Lawyers Complaints Service: Leave to appeal strike off dismissed
The Court of Appeal has dismissed Therese Anne Sisson’s application for special leave to appeal her strike off in  NZCA 424. The New Zealand Lawyers and Conveyancers Disciplinary Tribunal ordered on 24 November 2011 that Ms Sisson be struck off in  NZLCDT 35.
Her appeal to the High Court was dismissed on 28 February 2013 and her application for leave to appeal to the Court of Appeal was dismissed by a Full Court of the High Court on 20 February 2014.
Ms Sisson then sought leave from the Court of Appeal under s 254 of the Lawyers and Conveyancers Act 2006, which provides for an appeal to the Court of Appeal on a question of law.
“We are not persuaded that the applicant has raised any question of law and certainly not one that, by reason of its general or public importance or for any other reason, ought to be submitted to this Court for decision,” Justices O’Regan, Randerson and Harrison said in their judgment.
“The nature of the [Lawyers and Conveyancers Disciplinary] Tribunal’s jurisdiction and the standard of proof required to find charges proved are well settled.
“Once charges are proved, the Tribunal has a discretion to decide penalty and is required to weigh all relevant factors in the light of the well-understood purposes of disciplinary proceedings including the public interest in the protection of the public,” the Court said.
“There is nothing to suggest that any of the issues raised, even if treated as questions of law, has any reasonable prospect of success. In particular:
a. Neither the Tribunal nor the High Court misconstrued the test for fitness to practise and did not limit their considerations to focusing on the particular matter charged.

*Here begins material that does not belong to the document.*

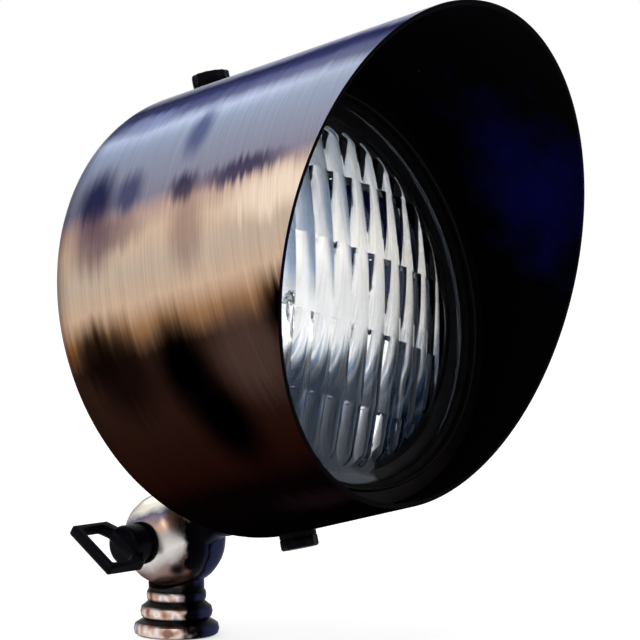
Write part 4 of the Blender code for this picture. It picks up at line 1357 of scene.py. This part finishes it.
@dataclass
class KnobWashers(SubAssembly):
    """The rubber washers under the two knobs, each squeezed to the curve of the cup."""

    inner: float = 2.75
    outer: float = 5.35
    rounding: float = 0.25
    cup_radius: float = 65.02
    knob_start: float = 66.38
    segments: int = 64

    def build(self) -> None:
        """Make the washer above the cup and the one below it."""
        self.squeeze("top", Body.TOP_WASHER, KNOB_PLACE)
        self.squeeze("bottom", Body.BOTTOM_WASHER, Matrix.Rotation(math.pi, 4, "Z") @ KNOB_PLACE)

    def squeeze(self, side: str, body: Body, place: Matrix) -> None:
        """Turn a washer and press its near face to the cup.

        Args:
            side: Which knob it belongs to.
            body: Body that carries it.
            place: The knob's axis in the lamp's frame.
        """
        outline = [
            (self.cup_radius, self.inner),
            (self.cup_radius, self.outer),
            (self.knob_start - self.rounding, self.outer),
            (self.knob_start, self.outer - self.rounding),
            (self.knob_start, self.inner),
        ]
        washer = turned(f"squeezed_washer_{side}", outline, self.segments, closed=True)
        radius = self.cup_radius * MM
        for vertex in washer.data.vertices:
            if vertex.co.z < radius + MERGE_DISTANCE:
                vertex.co.z = math.sqrt(radius ** 2 - vertex.co.x ** 2)
        settle(washer, LAMP_PLACE @ place)
        paint(washer, self.finishes["rubber"])
        keep(washer, body, Slot.RUBBER, f"knob_washer_{side}")


@dataclass
class CarriedNodes(SubAssembly):
    """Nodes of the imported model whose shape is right: copied, merged and edged, or painted."""

    flat_angle: float = math.radians(0.6)
    sharp_angle: float = math.radians(35)
    edged: tuple[tuple[str, Body, Slot, str, float], ...] = (
        ("knuckle_upper", Body.HEAD, Slot.CAST, "cast", 0.18),
        ("knuckle_lower", Body.BASE, Slot.CAST, "cast", 0.18),
        ("thumbscrew_handle", Body.THUMB_SCREW, Slot.MOULDING, "moulding", 0.30),
        ("knob_top", Body.TOP_KNOB, Slot.MOULDING, "moulding", 0.12),
        ("knob_bottom", Body.BOTTOM_KNOB, Slot.MOULDING, "moulding", 0.12),
    )
    painted: tuple[tuple[str, tuple[str, ...]], ...] = (
        ("zinc", (
            "thumbscrew_bolt", "saddle_washer", "stem_lock_nut", "lamp_clamp_ring",
            "knob_stud_top", "knob_stud_bottom", "ring_nut_top", "ring_nut_bottom", "capsule_holder",
            "terminal_screw_left", "terminal_screw_right", "lead_eyelet_left", "lead_eyelet_right",
        )),
        ("rubber", ("lamp_gasket", "stem_gasket")),
        ("cast", ("stem_nipple", "terminal_post_left", "terminal_post_right")),
        ("moulding", ("thumbscrew_washer",)),
        ("capsule", ("lamp_capsule",)),
        ("lead", ("lead_wire_left", "lead_wire_right")),
    )

    def build(self) -> None:
        """Copy and edge the seen castings and mouldings, and paint the other nodes."""
        for node, body, slot, finish, width in self.edged:
            self.edge(node, body, slot, self.finishes[finish], width)
        for finish, nodes in self.painted:
            for node in nodes:
                paint(frame["nodes"][node], self.finishes[finish])
                log.info("%s is painted %s", node, finish)

    def edge(self, node: str, body: Body, slot: Slot, material: Material, width: float) -> None:
        """Merge a copy of a node and round its sharp edges.

        Args:
            node: Name of the node.
            body: Body that carries it.
            slot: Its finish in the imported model.
            material: Its material here.
            width: Width of the rounding.
        """
        source = frame["nodes"][node]
        piece = source.copy()
        piece.data = source.data.copy()
        piece.name = f"{node}_edged"
        piece.parent = None
        piece.matrix_world = Matrix.Identity(4)
        bpy.context.scene.collection.objects.link(piece)
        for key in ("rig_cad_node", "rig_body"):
            if key in piece:
                del piece[key]
        only(piece)
        with editing():
            merge_doubles()
            bpy.ops.mesh.dissolve_limited(angle_limit=self.flat_angle)
        limits = {"segments": BEVEL_SEGMENTS, "limit_method": "ANGLE", "angle_limit": self.sharp_angle}
        apply_modifier(piece, "BEVEL", width=width * MM, use_clamp_overlap=True, **limits)
        paint(piece, material)
        keep(piece, body, slot, node)


# Camera, floor and light


@dataclass
class Studio:
    """Camera at the photograph's angle, pale floor and soft light.

    Places and sizes are in metres here, and the camera's lens and sensor in millimetres.
    """

    azimuth: float = -49.14
    elevation: float = 4.0
    distance: float = 1.02923
    lens: float = 197.14
    sensor: float = 36.0
    aim_right: float = 0.04212
    aim_up: float = 0.09217
    ambient: float = 0.55
    floor_size: float = 8.0
    floor_drop: float = 0.0002
    floor_colour: str = "dcdcdc"
    floor_glow: float = 0.62
    softbox_size: float = 0.9
    softbox_aim: Place = (0, -0.03, 0.09)
    softboxes: tuple[tuple[str, Place, float], ...] = (
        ("key_softbox", (-1.25, -0.45, 1.35), 9.0),
        ("front_softbox", (0.55, -1.60, 0.80), 5.0),
        ("back_softbox", (0.70, 1.30, 1.20), 4.0),
    )

    def build(self) -> None:
        """Set up the whole studio."""
        self.add_camera()
        self.add_world()
        self.add_floor()
        for name, place, power in self.softboxes:
            self.add_softbox(name, place, power)
        bpy.context.scene.view_settings.view_transform = "Standard"

    def add_camera(self) -> None:
        """A level camera that looks at the lamp a little from above."""
        turn, rise = math.radians(self.azimuth), math.radians(self.elevation)
        back = Vector((math.sin(turn) * math.cos(rise), -math.cos(turn) * math.cos(rise), math.sin(rise)))
        right = Vector((math.cos(turn), math.sin(turn), 0))
        up = back.cross(right)
        target = right * self.aim_right + up * self.aim_up
        data = bpy.data.cameras.new("photograph_view")
        data.sensor_width = self.sensor
        data.lens = self.lens
        camera = bpy.data.objects.new("photograph_view", data)
        bpy.context.scene.collection.objects.link(camera)
        place = Matrix((right, up, back)).transposed().to_4x4()
        place.translation = target + back * self.distance
        camera.matrix_world = place
        bpy.context.scene.camera = camera

    def seen_directly(self, net: Net) -> Node:
        """One for rays from the camera, from gloss and through glass, and nought for the rest.

        Args:
            net: Nodes of the world or of the floor.

        Returns:
            The node that carries it.
        """
        path = net.add("LightPath").outputs
        inputs = {0: path["Is Camera Ray"], 1: path["Is Glossy Ray"]}
        either = net.add("Math", inputs, operation="MAXIMUM")
        return net.add("Math", {0: either, 1: path["Is Transmission Ray"]}, operation="MAXIMUM")

    def add_world(self) -> None:
        """A white backdrop with a softer, even light from all round."""
        world = bpy.data.worlds.new("white_studio")
        bpy.context.scene.world = world
        net = Net(world)
        light = net.add("Background", {"Color": grey(1.0), "Strength": self.ambient})
        backdrop = net.add("Background", {"Color": grey(1.0), "Strength": 1.0})
        mixed = net.add("MixShader", {0: self.seen_directly(net), 1: light, 2: backdrop})
        net.add("OutputWorld", {"Surface": mixed})

    def add_floor(self) -> None:
        """A pale floor that keeps the shadow and turns white away from it."""
        deselect_all()
        bpy.ops.mesh.primitive_plane_add(size=self.floor_size, location=(0, 0, -self.floor_drop))
        floor = bpy.context.object
        floor.name = "studio_floor"
        material = bpy.data.materials.new("matt_pale_floor")
        net = Net(material)
        matt = net.add("BsdfDiffuse", {"Color": linear(self.floor_colour)})
        inputs = {0: self.seen_directly(net), 1: self.floor_glow}
        strength = net.add("Math", inputs, operation="MULTIPLY")
        glow = net.add("Emission", {"Color": grey(1.0), "Strength": strength})
        both = net.add("AddShader", {0: matt, 1: glow})
        net.add("OutputMaterial", {"Surface": both})
        paint(floor, material)

    def add_softbox(self, name: str, place: Place, power: float) -> None:
        """A soft square light aimed at the lamp.

        Args:
            name: Name of the light.
            place: Where it stands.
            power: Its power, in watts.
        """
        data = bpy.data.lights.new(name, "AREA")
        data.shape = "SQUARE"
        data.size = self.softbox_size
        data.energy = power
        light = bpy.data.objects.new(name, data)
        bpy.context.scene.collection.objects.link(light)
        light.location = place
        aim = Vector(self.softbox_aim) - Vector(place)
        light.rotation_euler = aim.to_track_quat("-Z", "Y").to_euler()


def main() -> None:
    """Build the spotlight's looks, its studio and its camera."""
    logging.basicConfig(level=logging.INFO, format="%(message)s")
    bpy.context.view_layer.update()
    Studio().build()
    finishes = make_finishes()
    for assembly in (Housing, FrontRing, Reflector, Lens, KnobWashers, CarriedNodes):
        assembly(finishes).build()


if __name__ == "__main__":
    main()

b. There was a clear link established between the conduct complained of and the protection of the public, particularly taking into account the previous finding of misconduct.
c. It was plainly open to the High Court and the Tribunal to conclude that the applicant’s conduct was sufficiently serious to warrant striking off. In reaching their conclusion, neither the High Court nor the Tribunal limited their consideration to the conduct in question but took into account a full range of factors, both positive and negative.

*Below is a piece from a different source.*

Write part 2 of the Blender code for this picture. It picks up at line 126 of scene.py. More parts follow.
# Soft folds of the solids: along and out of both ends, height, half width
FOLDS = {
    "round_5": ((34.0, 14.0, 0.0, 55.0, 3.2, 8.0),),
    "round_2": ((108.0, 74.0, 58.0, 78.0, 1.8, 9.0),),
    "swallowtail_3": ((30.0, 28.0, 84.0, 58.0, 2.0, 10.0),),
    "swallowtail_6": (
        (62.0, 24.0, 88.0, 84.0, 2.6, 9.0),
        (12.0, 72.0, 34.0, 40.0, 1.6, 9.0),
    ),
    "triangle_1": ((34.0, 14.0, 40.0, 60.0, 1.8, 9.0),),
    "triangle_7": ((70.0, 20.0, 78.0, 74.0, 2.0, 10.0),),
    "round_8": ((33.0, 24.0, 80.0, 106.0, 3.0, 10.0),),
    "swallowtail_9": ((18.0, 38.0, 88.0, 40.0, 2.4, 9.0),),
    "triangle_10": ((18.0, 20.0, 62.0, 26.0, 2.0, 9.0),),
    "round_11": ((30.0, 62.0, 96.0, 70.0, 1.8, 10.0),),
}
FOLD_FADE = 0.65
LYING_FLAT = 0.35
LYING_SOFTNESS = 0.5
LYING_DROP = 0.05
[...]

d. The High Court and the Tribunal were entitled to take into account the applicant’s previous misconduct although we agree that the High Court was right to limit its consideration to the established charge of misconduct in 2008. We also agree that the applicant’s conduct during the disciplinary process was appropriately weighed since it reflected on the ability of the applicant to conduct herself in future in conformity with her legal and ethical obligations as a practitioner.
e. We are unable to discern any breach of natural justice. This complaint was not clearly articulated by the applicant but we understand it relates to membership of the Tribunal or Standards Committee by a practitioner who had been involved in the Inland Revenue litigation. This issue has been raised in other proceedings but, as we understand it, the practitioner in question was not a member of the Tribunal in relation to the matters at issue in this application and there does not appear to be any arguable case of a breach of natural justice.
f. The applicant’s personal difficulties that post-dated the conduct in question were clearly relevant to her ongoing fitness to practise and were properly taken into account. The Tribunal and the High Court were entitled to look both forward and back in assessing penalty.
g. There is nothing to suggest that the High Court or the Tribunal did not appropriately deal with any factors beyond the applicant’s control. It is evident from the findings both in the High Court and the Tribunal that the focus of the misconduct was on the applicant’s deliberate actions in obtaining a fee as a private retainer when she well knew she was not entitled to do so and her subsequent attempts to explain her conduct by false or misleading evidence at the Tribunal. It is difficult to see how these factors could have been materially influenced by matters beyond the applicant’s control or that they might have been treated less seriously in consequence.